Otherwise known as MCU, this is the oldest higher education institute for Buddhist monks in Thailand and the main campus is located on the temple grounds of Wat Mahathat Yuwaratrangsarit, one of the ten “royal temples of the highest class” in the country.
The length of the name is interesting and is compounded by the choice to leave no spaces between individual words of which the name is comprised.
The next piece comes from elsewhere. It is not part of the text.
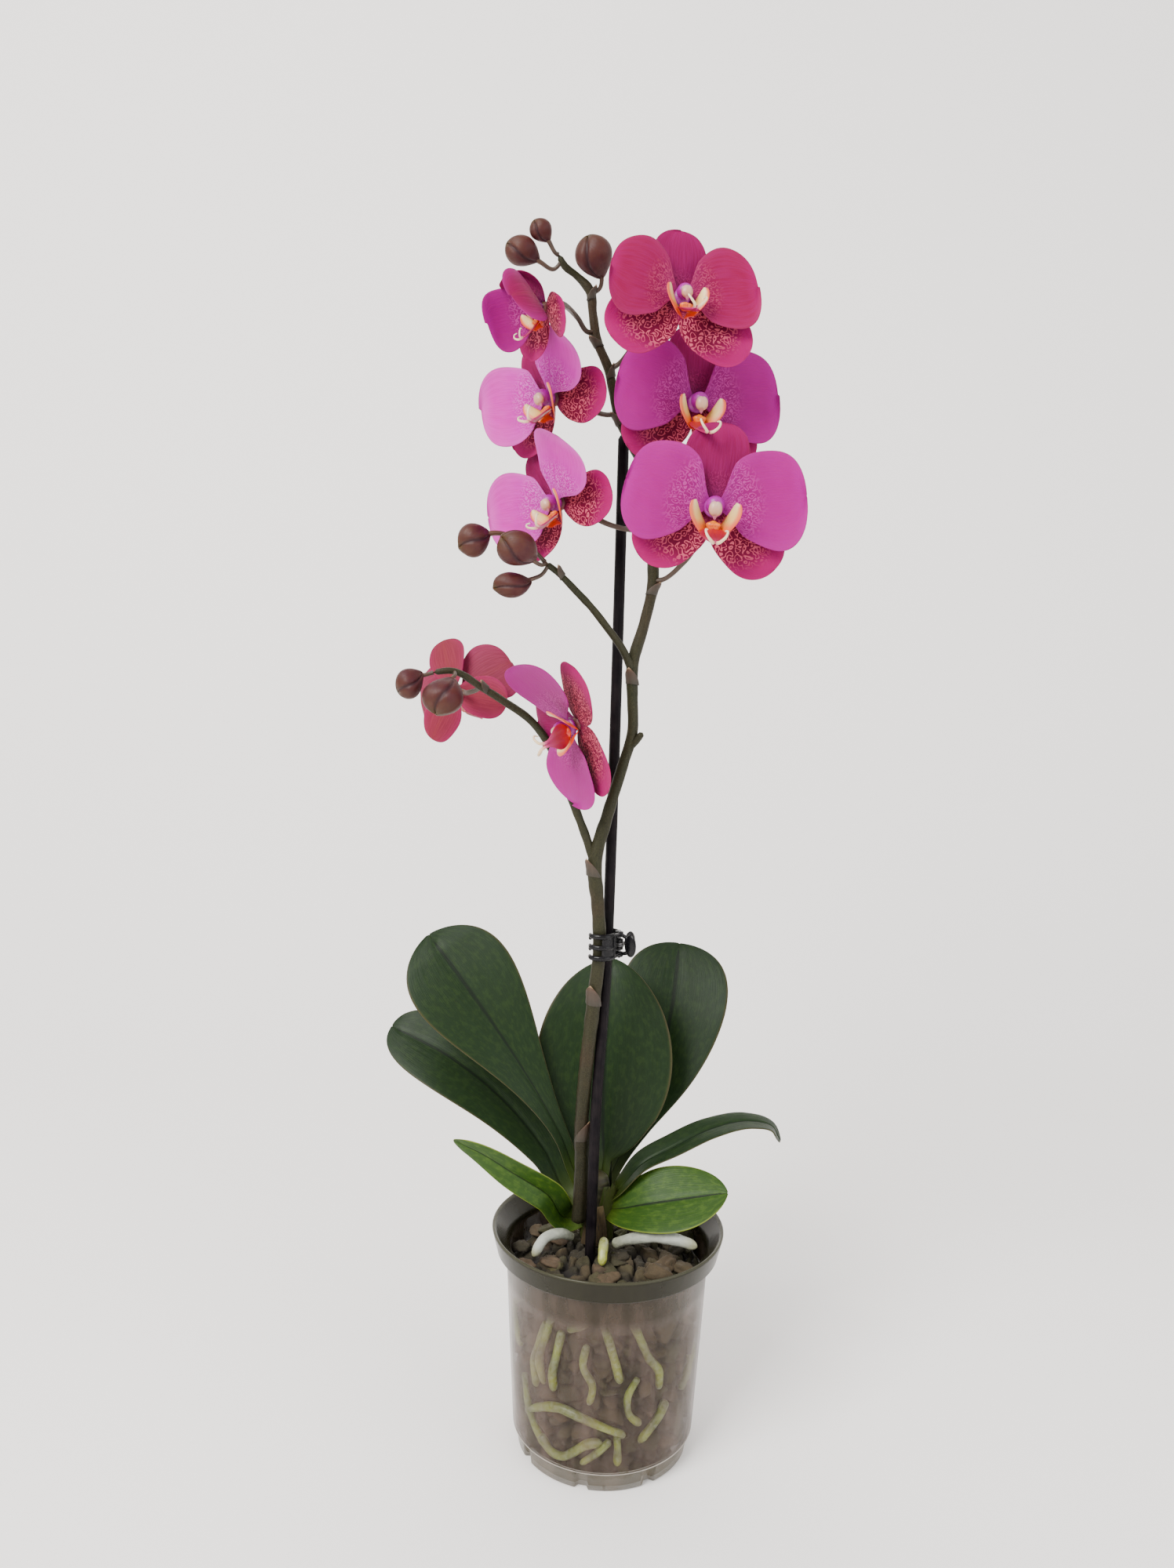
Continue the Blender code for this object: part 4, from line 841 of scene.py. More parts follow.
# knots of the midline, width, fullness towards base and tip, upper face at base and at tip, fold
leaves = {
    "leaf_upper_left": (
        [(-17.5, 8.0, 140.0), (-25.0, 6.0, 160.0), (-37.0, 6.0, 182.0), (-54.0, 10.0, 207.0),
         (-77.0, 19.0, 236.0), (-99.0, 30.0, 261.0)],
        56.0, (2.7, 0.60), (0.3, -1.0, 0.3), (0.1, -1.0, 0.5), 0.25),
    "leaf_left_back": (
        [(-19.5, 18.0, 122.0), (-34.0, 27.0, 143.0), (-58.0, 38.0, 167.0), (-90.0, 48.0, 188.0),
         (-123.0, 58.0, 201.0)],
        42.0, (1.15, 0.42), (0.4, -0.8, 0.6), (0.0, -0.9, 0.8), 0.30),
    "leaf_left_low": (
        [(-19.5, 7.0, 116.0), (-32.0, -8.0, 136.0), (-49.0, -15.0, 150.0), (-66.0, -18.0, 162.0),
         (-79.0, -18.0, 168.0)],
        15.5, (0.45, 0.45), (0.5, -0.7, 0.4), (-0.3, -0.9, -0.3), 0.50),
    "leaf_centre": (
        [(-3.0, 15.0, 145.0), (-4.0, 17.5, 166.0), (-4.0, 22.0, 197.0), (-2.5, 30.0, 227.0),
         (-0.5, 39.0, 248.0)],
        72.0, (0.60, 0.62), (0.0, -1.0, 0.2), (0.0, -1.0, 0.45), 0.18),
    "leaf_right_back": (
        [(3.0, 24.0, 136.0), (14.0, 34.0, 158.0), (27.0, 46.0, 187.0), (34.0, 56.0, 218.0),
         (38.0, 70.0, 250.0)],
        60.0, (1.75, 0.45), (-0.3, -1.0, 0.3), (-0.1, -1.0, 0.6), 0.22),
    "leaf_right_long": (
        [(5.5, 9.0, 131.0), (18.0, 9.0, 146.0), (33.0, 11.0, 154.0), (54.0, 16.0, 163.0),
         (74.0, 20.0, 166.0), (87.0, 23.0, 162.0), (92.0, 24.0, 154.0)],
        17.0, (0.45, 0.38), (-0.6, -0.3, 0.8), (0.1, -0.25, 1.0), 0.30),
    "leaf_right_low": (
        [(6.5, 1.0, 125.0), (19.0, -5.0, 130.5), (36.0, -9.0, 135.5), (51.0, -12.0, 139.5),
         (60.0, -14.0, 142.0)],
        36.0, (0.85, 0.62), (-0.5, -0.6, 0.8), (0.0, -0.6, 0.8), 0.20),
}
leafLook = {
    "dark": {"top": srgb(21, 36, 16), "patch": srgb(62, 80, 42), "under": srgb(50, 62, 30), "mottle": 0.16,
             "rim": srgb(72, 62, 44)},
    "young": {"top": srgb(52, 74, 36), "patch": srgb(100, 122, 66), "under": srgb(88, 108, 52),
              "mottle": 0.28, "rim": srgb(150, 160, 90)},
}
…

I had to break it down in the following way to make any sort of sense of it, otherwise it just looks like a keyboard accident:
Mahachulalongkornrajavidyalaya = Maha / Chulalongkorn / Raja / Vidyalaya
Maha = great
Chulalongkorn = the name of the 5th king of Siam (reign: 1868-1910)
Raja = royal
Vidyalaya = an older-style anglicization for “college”
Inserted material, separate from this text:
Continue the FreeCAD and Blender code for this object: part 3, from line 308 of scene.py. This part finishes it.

So a rough translation might be “Chulalongkorn Royal College.” I think that sounds really cool, although “MCU” is easier to remember!
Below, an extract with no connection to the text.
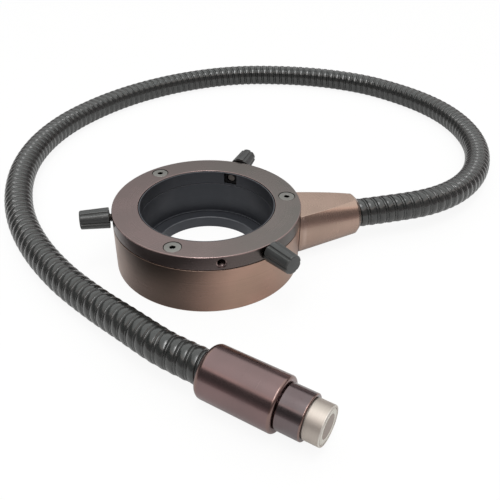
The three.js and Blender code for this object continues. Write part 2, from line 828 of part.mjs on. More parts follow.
// The least bend radius of the route, from three points a diameter apart at a time.
function leastBend() {
  const steps = Math.round(conduitLength / conduitDiameter);
  const line = routeCurve.getSpacedPoints(steps);
  return Math.min(...line.slice(2).map((c, i) => {
    const [a, b] = [line[i], line[i + 1]];
    const area = b.clone().sub(a).cross(c.clone().sub(a)).length();
    return (a.distanceTo(b) * b.distanceTo(c) * c.distanceTo(a)) / Math.max(2 * area, Number.EPSILON);
  }));
}

piece(cord, "light_conduit", conduit(), blackPlastic());
piece(cord, "fibre_bundle", bundle(), glassFibre());

// The ferrule lies along +X of its own group, with the sleeve's open end at x = 0.
ferrule.position.copy(ferruleMouth);
ferrule.rotation.z = ferruleTurn;
const bodyFront = sleeveLength + bodyLength;
const tipFront = bodyFront + tipLength;

// The sleeve: large rounded tube that holds the conduit's end at one side and the body's spigot at the other.
function ferruleSleeve() {
  const radius = sleeveDiameter * half;
  const spigotRadius = sleeveSpigotBore * half;
  const tube = revolve([
    [socketRadius, 0],
    ...round([radius - sleeveBackRound, sleeveBackRound], sleeveBackRound, 0, turn / 4),
    ...round(
      [radius - sleeveFrontRound, sleeveLength - sleeveFrontRound],
      sleeveFrontRound,
      turn / 4,
      turn / 2,
    ),
    [spigotRadius, sleeveLength],
    [spigotRadius, conduitSocketDepth],
    [socketRadius, conduitSocketDepth],
  ], ferruleSides).rotateY(turn / 4);
  const setHole = rod(setScrewDiameter + 2 * seatGap, -radius - cutOverrun, 0, screwSides)
    .translate(setScrewFromMouth, 0, 0);
  return cut(tube, setHole);
}

// The body: a spigot in the sleeve, a shoulder and the bore that passes the fibres to the tip.
function ferruleBody() {
  const spigot = sleeveSpigotBore * half - seatGap;
  const radius = bodyDiameter * half;
  const back = sleeveLength + seatGap;
  const tipSeat = tipSpigotDiameter * half + seatGap;
  return revolve([
    [bodyBore * half, conduitSocketDepth + seatGap],
    [spigot, conduitSocketDepth + seatGap],
    [spigot, back],
    ...round([radius - bodyBackRound, back + bodyBackRound], bodyBackRound, 0, turn / 4),
    ...round([radius - bodyRound, bodyFront - bodyRound], bodyRound, turn / 4, turn / 2),
    [tipSeat, bodyFront],
    [tipSeat, bodyFront - tipSocketDepth],
    [bodyBore * half, bodyFront - tipSocketDepth],
  ], ferruleSides).rotateY(turn / 4);
}

// The tip: the pale metal end that goes into the light source, with a spigot in the body.
function ferruleTip() {
  const radius = tipDiameter * half;
  return revolve([
    [tipBore * half, bodyFront - tipSpigotLength],
    [tipSpigotDiameter * half, bodyFront - tipSpigotLength],
    [tipSpigotDiameter * half, bodyFront + seatGap],
    [radius, bodyFront + seatGap],
    [radius, tipFront - tipChamfer],
    [radius - tipChamfer, tipFront],
    [tipBore * half, tipFront],
  ], ferruleSides).rotateY(turn / 4);
}

function ferrulePotting() {
  const radius = tipBore * half - seatGap;
  return revolve([
    [pottingBore * half, tipFront - fibreFaceLength],
    [radius, tipFront - fibreFaceLength],
    [radius, tipFront - pottingRecess],
    [pottingBore * half, tipFront - pottingRecess],
  ], ferruleSides).rotateY(turn / 4);
}

piece(ferrule, "ferrule_sleeve", ferruleSleeve(), brownAnodised());
piece(ferrule, "ferrule_body", ferruleBody(), brownAnodised());
piece(ferrule, "ferrule_tip", ferruleTip(), paleMetal());
piece(ferrule, "ferrule_potting", ferrulePotting(), creamResin());
piece(
  ferrule,
  "fibre_face",
  rod(fibreFaceDiameter, tipFront - fibreFaceLength, tipFront - pottingRecess, ferruleSides).rotateY(turn / 4),
  glassFibre(),
);
const sleeveSetScrew = piece(
  ferrule,
  "sleeve_set_screw",
  setScrew(ferruleHeight - conduitRadius - seatGap - setScrewSink),
  steel(),
);
sleeveSetScrew.position.set(setScrewFromMouth, 0, setScrewSink - ferruleHeight);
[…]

MCU has the coolest official seal:
Some bonus links:
Atlas Obscura article on MCU: Buddhist university that allows English-language speakers the opportunity to study with monks in Thailand
Dhammathai page on Wat Mahathat (temple)
Interesting how so much Thai vocabulary seems to come straight from Sanskrit. I learned a few Sanskrit terms during my religious studies; I see a root like “vidya” and think of the Buddhist “avidya,” which means ignorance (not-seeing).